Je ne suis ici qu'une ombre transparente, une sorte de
copie fragile, un reflet provisoire de l'immensité de Dieu. Il est mon
original.
André Frossard – Paris-Match
- 29 Août 1991
André Frossard a rencontré Dieu. Du coup il prêche à
longueur d’Edito : N’oublie pas que
tu n’es qu’une créature qui a eu besoin d’un Créateur pour arriver à
l’existence ! Mais du coup,
tâche d’être digne de Lui.
Laissons tomber. Je voudrais m’en tenir à cet usage de
l’idée de copie, si platonicienne et si clairement exposée ici.
La copie suppose ordinairement une chute par rapport à
l’original :
- chute ontologique :
elle ne possède pas la perfection de l’être dont elle a reçu l’existence et
qu’elle imite.
- chute
existentielle : puisqu’elle ne s’est pas donné à elle-même l’existence
alors elle peut la perdre à tout moment.
- chute dans
l’apparence : elle n’est qu’un reflet, une apparence illusoire alors
que son créateur est entièrement authentique.
Bref : il n’y a que la copie pour s’imaginer être identique
au modèle ; en réalité, ce qu’elle atteint, c’est la ressemblance, pas
l’identité. La preuve : la copie intègre des accidents, des imperfections,
qui font que les copies de copies sont rapidement inutilisables.
C’est là que le numérique vient bouleverser notre
conception de la copie : comment distinguer entre la photo qu’on vient de
prendre – et qui est sur la carte mémoire de l’appareil – et la même photo, x
fois partagée et re-partagée avec nos amis ?
Avec le numérique la copie est exactement semblable à
l’original, et voici pourquoi : c’est qu’elle n’est pas simplement analogue
à lui, parce qu’elle est faite de la même substance.
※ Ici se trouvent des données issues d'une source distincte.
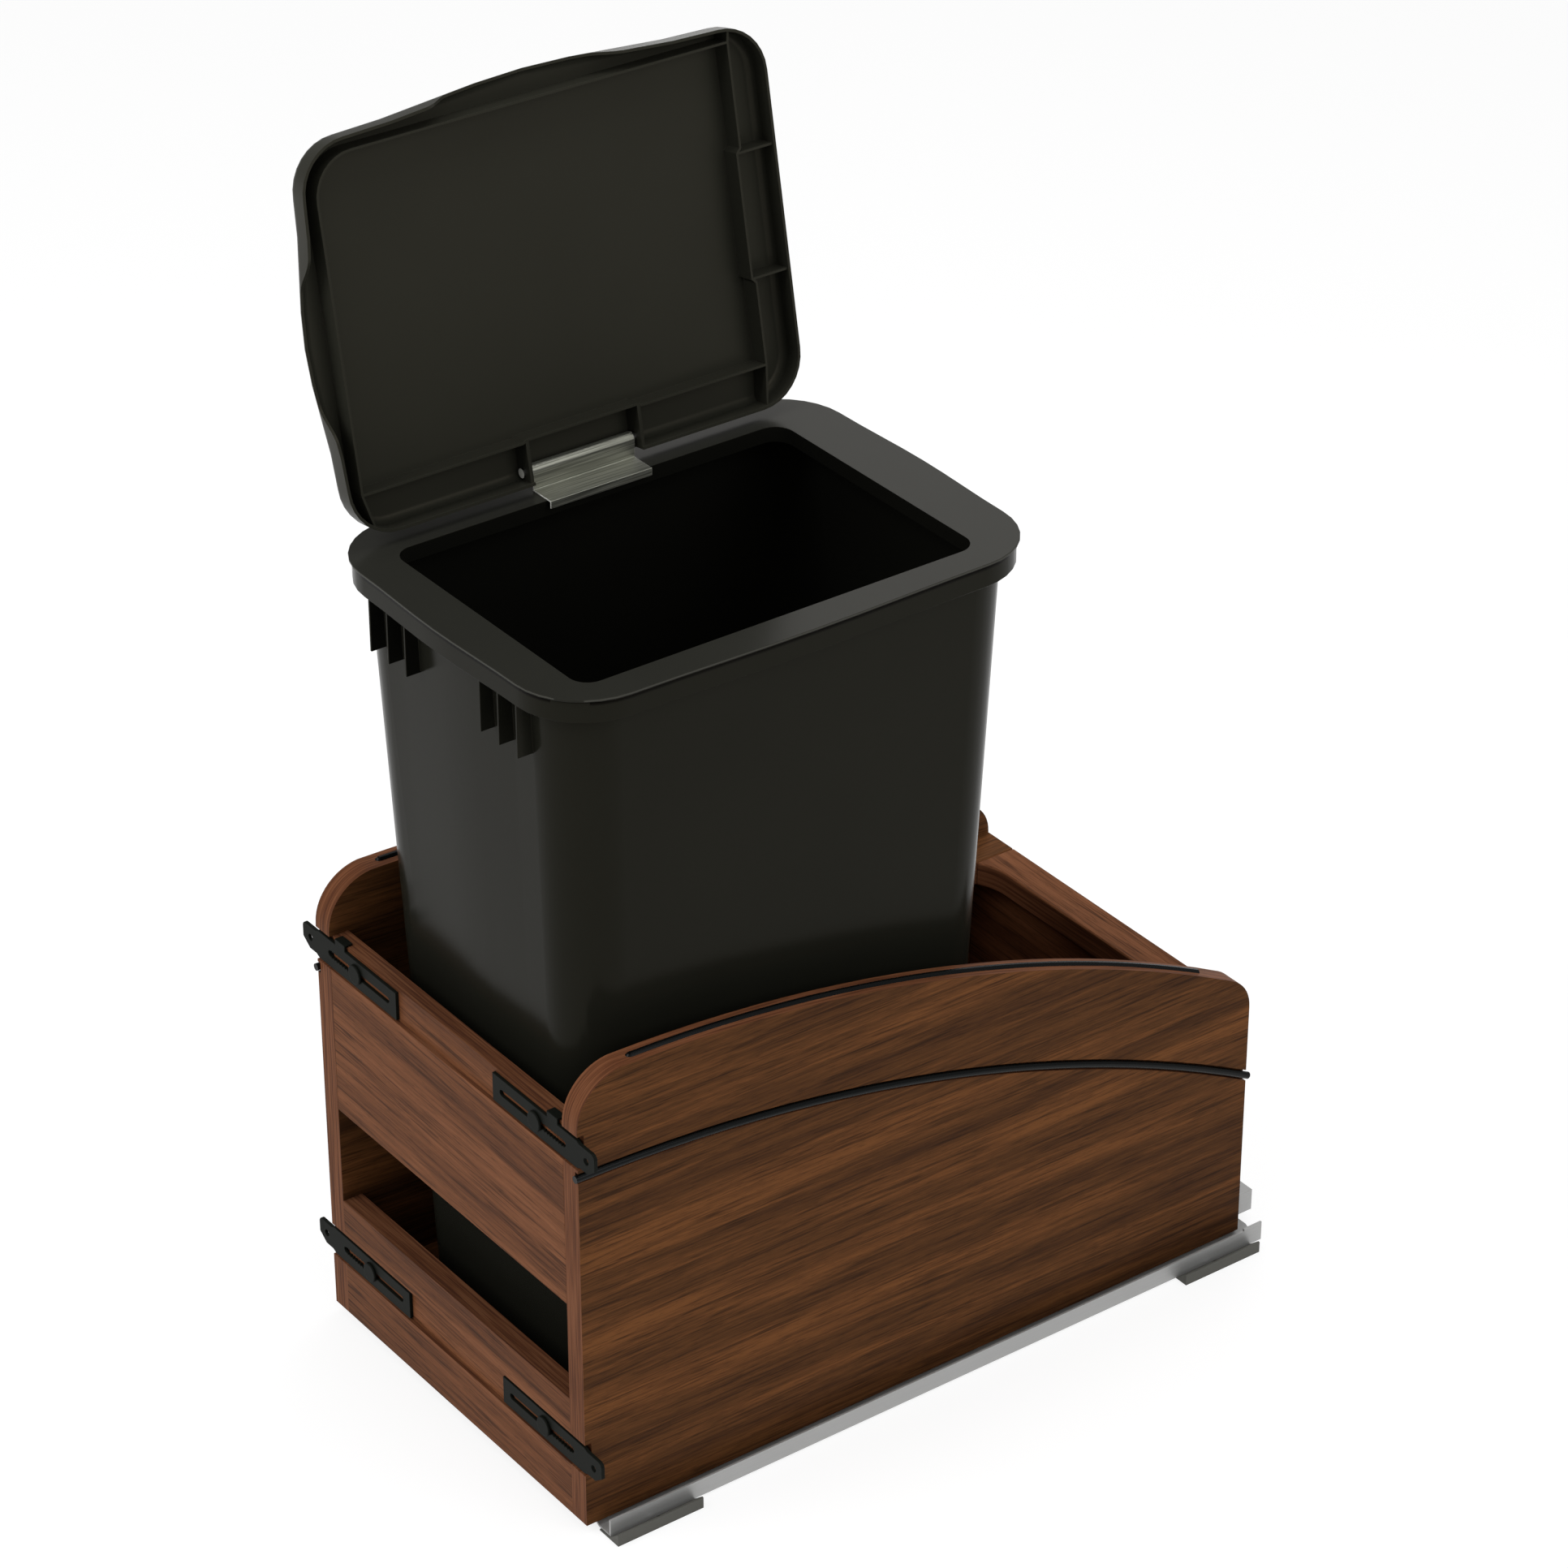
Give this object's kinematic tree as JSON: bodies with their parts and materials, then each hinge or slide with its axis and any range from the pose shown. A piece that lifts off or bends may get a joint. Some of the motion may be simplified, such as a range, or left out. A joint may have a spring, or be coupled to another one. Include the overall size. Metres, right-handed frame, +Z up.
{
  "type": "pull out trash cabinet insert",
  "caption": "Pull out walnut frame on full extension floor slides with a tall lidded waste bin and adjustable brackets for the cabinet door.",
  "frame": {"origin": "centre of the four floor screw holes, on the cabinet floor", "axes": "+X to the right seen from the front, +Y to the rear of the cabinet, +Z up"},
  "size_m": [0.35, 0.58, 0.8678],
  "materials": {
    "walnut": "satin clear coat on walnut veneered plywood",
    "front_walnut": "satin clear coat on walnut veneered plywood, grain across",
    "zinc_steel": "zinc plated sheet steel",
    "cage_steel": "bright sheet steel with polished balls",
    "foot_grey": "fine textured grey moulding",
    "bracket_black": "matt black powder coat",
    "rod_black": "glossy black",
    "charcoal_plastic": "fine textured moulded polypropylene, low gloss",
    "hinge_steel": "brushed stainless steel"
  },
  "bodies": {
    "cabinet": {"cabinet_rail_right": "zinc_steel", "cabinet_rail_left": "zinc_steel", "foot_front_right": "foot_grey", "foot_front_left": "foot_grey", "foot_rear_right": "foot_grey", "foot_rear_left": "foot_grey", "foot_rivets": "zinc_steel"},
    "frame": {"drawer_member_right": "zinc_steel", "drawer_member_left": "zinc_steel", "rear_hook_right": "zinc_steel", "rear_hook_left": "zinc_steel", "side_panel_right": "walnut", "side_panel_left": "walnut", "upper_front_panel": "front_walnut", "lower_front_panel": "front_walnut", "rear_panel": "walnut", "floor_board": "walnut", "rear_rail": "front_walnut", "corner_block_right": "walnut", "corner_block_left": "walnut", "edge_rail_right": "rod_black", "edge_rail_left": "rod_black", "side_rod_right": "rod_black", "side_rod_left": "rod_black", "bracket_screws": "bracket_black", "member_screws": "zinc_steel"},
    "bin": {"bin": "charcoal_plastic", "bin_collar": "charcoal_plastic", "hinge_clip": "hinge_steel"},
    "lid": {"lid": "charcoal_plastic", "hinge_pin": "hinge_steel"},
    "intermediate_right": {"intermediate_member_right": "zinc_steel"},
    "lower_cage_right": {"lower_ball_cage_right": "cage_steel"},
    "upper_cage_right": {"upper_ball_cage_right": "cage_steel"},
    "intermediate_left": {"intermediate_member_left": "zinc_steel"},
    "lower_cage_left": {"lower_ball_cage_left": "cage_steel"},
    "upper_cage_left": {"upper_ball_cage_left": "cage_steel"},
    "bracket_upper_right": {"door_bracket_upper_right": "bracket_black"},
    "bracket_upper_left": {"door_bracket_upper_left": "bracket_black"},
    "bracket_lower_right": {"door_bracket_lower_right": "bracket_black"},
    "bracket_lower_left": {"door_bracket_lower_left": "bracket_black"}
  },
  "joints": [
    {"name": "frame_slide", "type": "slide", "parent": "cabinet", "child": "frame", "axis": [0, -1, 0], "range_m": [0, 0.5]},
    {"name": "intermediate_right_slide", "type": "slide", "parent": "cabinet", "child": "intermediate_right", "axis": [0, -1, 0], "range_m": [0, 0.25]},
    {"name": "lower_cage_right_slide", "type": "slide", "parent": "cabinet", "child": "lower_cage_right", "axis": [0, -1, 0], "range_m": [0, 0.125]},
    {"name": "upper_cage_right_slide", "type": "slide", "parent": "cabinet", "child": "upper_cage_right", "axis": [0, -1, 0], "range_m": [0, 0.375]},
    {"name": "intermediate_left_slide", "type": "slide", "parent": "cabinet", "child": "intermediate_left", "axis": [0, -1, 0], "range_m": [0, 0.25]},
    {"name": "lower_cage_left_slide", "type": "slide", "parent": "cabinet", "child": "lower_cage_left", "axis": [0, -1, 0], "range_m": [0, 0.125]},
    {"name": "upper_cage_left_slide", "type": "slide", "parent": "cabinet", "child": "upper_cage_left", "axis": [0, -1, 0], "range_m": [0, 0.375]},
    {"name": "bin_lift", "type": "slide", "parent": "frame", "child": "bin", "axis": [0, 0, 1], "range_m": [0, 0.32]},
    {"name": "lid_hinge", "type": "hinge", "parent": "bin", "child": "lid", "pos_m": [-0.1177, -0.0851, 0.6167], "axis": [0, 1, 0], "range_deg": [0, 101]},
    {"name": "bracket_upper_right_slide", "type": "slide", "parent": "frame", "child": "bracket_upper_right", "axis": [-1, 0, 0], "range_m": [-0.004, 0.02]},
    {"name": "bracket_upper_left_slide", "type": "slide", "parent": "frame", "child": "bracket_upper_left", "axis": [1, 0, 0], "range_m": [-0.004, 0.02]},
    {"name": "bracket_lower_right_slide", "type": "slide", "parent": "frame", "child": "bracket_lower_right", "axis": [-1, 0, 0], "range_m": [-0.004, 0.02]},
    {"name": "bracket_lower_left_slide", "type": "slide", "parent": "frame", "child": "bracket_lower_left", "axis": [1, 0, 0], "range_m": [-0.004, 0.02]}
  ],
  "couplings": [
    {"joint": "intermediate_right_slide", "follows": "frame_slide", "ratio": 0.5},
    {"joint": "lower_cage_right_slide", "follows": "frame_slide", "ratio": 0.25},
    {"joint": "upper_cage_right_slide", "follows": "frame_slide", "ratio": 0.75},
    {"joint": "intermediate_left_slide", "follows": "frame_slide", "ratio": 0.5},
    {"joint": "lower_cage_left_slide", "follows": "frame_slide", "ratio": 0.25},
    {"joint": "upper_cage_left_slide", "follows": "frame_slide", "ratio": 0.75}
  ]
}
Et ceci est possible parce
que cette substance est strictement élémentaire, limitée à des chiffres que rien
ne vient différencier : aucune différence de nature entre les 0 et les 1
qui constituent ma photo « originale » et ceux qu’on retrouve dans la
photo copiée.
- Comment peut-on fabriquer une infinie diversité de
formes avec deux éléments (0,1) indéfiniment répétés dans des lignes
interminables de code ?
Observons que les technologies numériques ne sont pas les
seules à réaliser cet exploit : il y a aussi la matière vivante, avec le
génome fait d’une succession de molécules d’ADN composées de 4 éléments qu’on
peut répéter à l’infini et qui sont pourtant susceptibles de créer
d’innombrables individus tous différents. (1)
Notre étonnement vient sans doute d’une vieille croyance,
que la philosophie scolastique a répétée sur tous les tons : il ne peut
pas y avoir plus d’être ou de perfection dans l’effet que dans la cause.
On y croit encore, même aujourd’hui, même en ayant tout
oublié de la philosophie médiévale.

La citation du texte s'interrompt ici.